そのように考える企業は、ヒト重視で共に成長できる人材を大事にし、知識と知恵の源泉である人間を尊重するために取締役会も能力を基準に編成し、利害関係者との関係を守るために法令や社会規範を厳格に守ろうとします。
さらに建設的なコミュニケーションを求めて情報開示にも積極的になり、ムダな書類や会議は廃して不正を最大の害悪とみなすことで、公明正大な組織づくりに励むでしょう。
そうした組織であればあるほど、「互いに価値を創る仲間」であるという信頼感が高まり、さらに大きなイノベーションへとつながっていくのではないでしょうか。
岩尾さんは、経営とは「他者と自分とを同時に幸せにする道を見つけ出す価値創造」であると定義しています。
ブランド品を買うか買わないかの争いは、単なる「家計の奪い合い」に過ぎません。しかし、誰もが同じ目的を持つ「仲間」なのだと気づけば、そこに新たな創造の余地が広がります。

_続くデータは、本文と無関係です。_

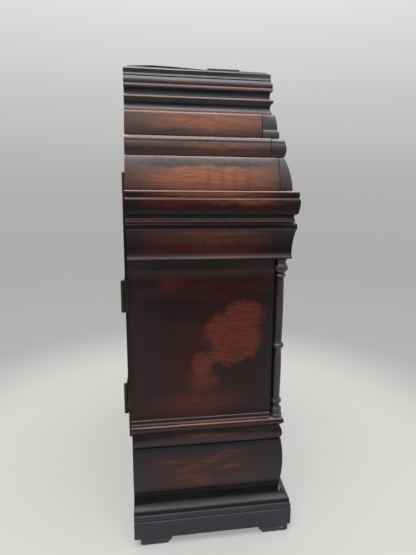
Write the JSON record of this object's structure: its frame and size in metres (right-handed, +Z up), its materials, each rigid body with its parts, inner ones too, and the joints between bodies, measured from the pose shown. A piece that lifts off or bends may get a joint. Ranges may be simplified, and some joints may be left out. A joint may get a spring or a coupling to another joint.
{
  "type": "bracket clock",
  "caption": "Dark hardwood bracket clock with a stepped, moulded pediment, corner columns, hinged doors at front and back, and a chain-driven movement with dial, pendulum and bell.",
  "frame": {"origin": "middle of the case's footprint, on the surface that the four feet stand on", "axes": "+Z up, the dial and the front door look along -Y, the rear door along +Y, +X to the right as seen from the dial side"},
  "size_m": [0.2504, 0.1386, 0.3825],
  "materials": {
    "dark_wood": "worn dark stain under old polish",
    "red_wood": "worn red-brown stain under old polish",
    "figured_wood": "figured orange-brown veneer, polished",
    "plain_wood": "bare, oiled",
    "brass": "lacquered, fine brushed",
    "aged_brass": "dull, aged",
    "steel": "fine brushed",
    "blackened_steel": "blued, dark",
    "dial_enamel": "white enamel on a metal disc",
    "bell_metal": "turned, warm",
    "clear_glass": "clear"
  },
  "bodies": {
    "case": {"foot_back_left": "dark_wood", "foot_front_left": "dark_wood", "foot_back_right": "dark_wood", "foot_front_right": "dark_wood", "plinth_moulding": "dark_wood", "bottom_board": "plain_wood", "base_frieze": "dark_wood", "sill_moulding": "dark_wood", "back_rail": "dark_wood", "side_panel_left": "red_wood", "side_panel_right": "red_wood", "front_frame": "dark_wood", "column_left": "dark_wood", "column_right": "dark_wood", "frieze_moulding": "red_wood", "cornice_moulding": "red_wood", "lower_tier_front": "figured_wood", "lower_tier_left": "figured_wood", "lower_tier_right": "figured_wood", "torus_front": "red_wood", "torus_left": "red_wood", "torus_right": "red_wood", "upper_tier_front": "figured_wood", "upper_tier_left": "figured_wood", "upper_tier_right": "figured_wood", "crown_moulding": "dark_wood", "top_board": "dark_wood", "pediment_back": "dark_wood", "rear_hinge_lower_fixed_leaf": "aged_brass", "rear_hinge_upper_fixed_leaf": "aged_brass", "seat_board": "plain_wood", "back_plate": "brass", "front_plate": "brass", "fusee_chain": "steel", "back_cock": "brass", "dial_mask": "brass", "dial": "dial_enamel", "bell": "bell_metal"},
    "rear_door_body": {"rear_door": "dark_wood", "rear_hinge_lower_door_leaf": "aged_brass", "rear_hinge_upper_door_leaf": "aged_brass"},
    "rear_catch_body": {"rear_turn_catch": "aged_brass"},
    "front_door_body": {"front_door_frame": "dark_wood", "front_door_glass": "clear_glass", "front_door_knob": "aged_brass"},
    "great_wheel_body": {"great_wheel": "brass"},
    "fusee_body": {"fusee": "brass"},
    "barrel_body": {"mainspring_barrel": "brass"},
    "centre_wheel_body": {"centre_wheel": "brass"},
    "third_wheel_body": {"third_wheel": "brass"},
    "escape_wheel_body": {"escape_wheel": "brass"},
    "pallet_body": {"pallet_arbor": "steel"},
    "pendulum_body": {"pendulum_rod": "steel", "pendulum_bob": "brass"},
    "minute_body": {"cannon_pinion": "steel", "minute_hand": "blackened_steel"},
    "minute_wheel_body": {"minute_wheel": "brass"},
    "hour_body": {"hour_wheel": "brass", "hour_hand": "blackened_steel"},
    "hammer_body": {"strike_hammer": "steel"}
  },
  "joints": [
    {"name": "rear_door_hinge", "type": "hinge", "parent": "case", "child": "rear_door_body", "pos_m": [-0.1125, 0.06785, 0.17], "axis": [0, 0, 1], "range_deg": [0, 120]},
    {"name": "rear_catch_turn", "type": "hinge", "parent": "case", "child": "rear_catch_body", "pos_m": [0.112, 0.0665, 0.2], "axis": [0, -1, 0], "range_deg": [0, 90]},
    {"name": "front_door_hinge", "type": "hinge", "parent": "case", "child": "front_door_body", "pos_m": [0.0996, -0.05455, 0.172], "axis": [0, 0, 1], "range_deg": [0, 95]},
    {"name": "escape_wheel_spin", "type": "hinge", "parent": "case", "child": "escape_wheel_body", "pos_m": [0, 0, 0.20664], "axis": [0, 1, 0], "continuous": true},
    {"name": "third_wheel_spin", "type": "hinge", "parent": "case", "child": "third_wheel_body", "pos_m": [-0.01239, 0, 0.19119], "axis": [0, 1, 0], "continuous": true},
    {"name": "centre_wheel_spin", "type": "hinge", "parent": "case", "child": "centre_wheel_body", "pos_m": [0, 0, 0.1735], "axis": [0, 1, 0], "continuous": true},
    {"name": "great_wheel_spin", "type": "hinge", "parent": "case", "child": "great_wheel_body", "pos_m": [0.02036, 0, 0.15089], "axis": [0, 1, 0], "continuous": true},
    {"name": "fusee_wind", "type": "hinge", "parent": "great_wheel_body", "child": "fusee_body", "pos_m": [0.02036, 0, 0.15089], "axis": [0, 1, 0], "range_deg": [0, 4320]},
    {"name": "barrel_wind", "type": "hinge", "parent": "case", "child": "barrel_body", "pos_m": [-0.034, 0, 0.146], "axis": [0, 1, 0], "range_deg": [0, 2600]},
    {"name": "pendulum_swing", "type": "hinge", "parent": "case", "child": "pendulum_body", "pos_m": [0, 0.03085, 0.22502], "axis": [0, 1, 0], "range_deg": [-3, 3]},
    {"name": "pallet_swing", "type": "hinge", "parent": "case", "child": "pallet_body", "pos_m": [0, 0, 0.22502], "axis": [0, 1, 0], "range_deg": [-3, 3]},
    {"name": "minute_hand_spin", "type": "hinge", "parent": "case", "child": "minute_body", "pos_m": [0, -0.045, 0.1735], "axis": [0, 1, 0], "continuous": true},
    {"name": "minute_wheel_spin", "type": "hinge", "parent": "case", "child": "minute_wheel_body", "pos_m": [0, -0.035, 0.16006], "axis": [0, 1, 0], "continuous": true},
    {"name": "hour_hand_spin", "type": "hinge", "parent": "case", "child": "hour_body", "pos_m": [0, -0.04, 0.1735], "axis": [0, 1, 0], "continuous": true},
    {"name": "hammer_lift", "type": "hinge", "parent": "case", "child": "hammer_body", "pos_m": [0.037, 0, 0.222], "axis": [0, 1, 0], "range_deg": [0, 12], "stiffness_Nm_per_rad": 0.005, "springref_deg": -11.46}
  ],
  "couplings": [
    {"joint": "third_wheel_spin", "follows": "escape_wheel_spin", "ratio": -0.1},
    {"joint": "centre_wheel_spin", "follows": "escape_wheel_spin", "ratio": 0.0090909},
    {"joint": "great_wheel_spin", "follows": "escape_wheel_spin", "ratio": -0.00075758},
    {"joint": "barrel_wind", "follows": "fusee_wind", "ratio": 0.6},
    {"joint": "pallet_swing", "follows": "pendulum_swing", "ratio": 1},
    {"joint": "minute_wheel_spin", "follows": "minute_hand_spin", "ratio": -0.33333},
    {"joint": "hour_hand_spin", "follows": "minute_hand_spin", "ratio": 0.083333}
  ]
}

経営とは会社の中だけにとどまらず、家庭や友人関係など、あらゆる共同体。社会を豊かにしていく試みなのです。
3.どん底からの実践経験を持つ岩尾さん
著者である岩尾俊平氏の経歴をご紹介いたします。
岩尾氏は現在、慶應義塾大学商学部准教授であり、専門はビジネスモデル・イノベーション、オペレーションズ・マネジメント、経営科学など多岐にわたります。
決してエリート街道を歩んできたわけではなく、むしろ「ドン底」から這い上がったと言える経歴です。
1989年に佐賀県有田町で生まれ、幼少期は比較的豊かな家庭環境で過ごしたものの、父親の事業失敗によって高校進学を断念せざるを得なくなりました。
中卒で単身上京し陸上自衛隊に入隊。その後は肉体労働等に従事ながら高卒認定試験(旧・大検)を経て大学に進学します。
大学でも学問と生活費の両立のために、個人事業主として医療用ITおよび経営学習ボードゲーム分野で起業し、大学院で法人登記しています。
研究活動とビジネス活動の二刀流で、慶應義塾大学商学部卒業、東京大学大学院経済学研究科マネジメント専攻博士課程を修了し、東京大学初の博士(経営学)を授与されたという実績をお持ちです。
明治学院大学や東京大学大学院での研究・教育活動を経て現職に至り、現在は大学教員としての活動と会社再建実務家としての取り組みを両立されている方でもあります。
このように実践経験を積み上げてきた岩尾さんだからこそ、彼が説く「経営教育」には、非常に説得力があるのではないでしょうか?
本シリーズでは、岩尾さんの「経営教育」を起点にして、「シン都市経営」を検討していきたいと思います。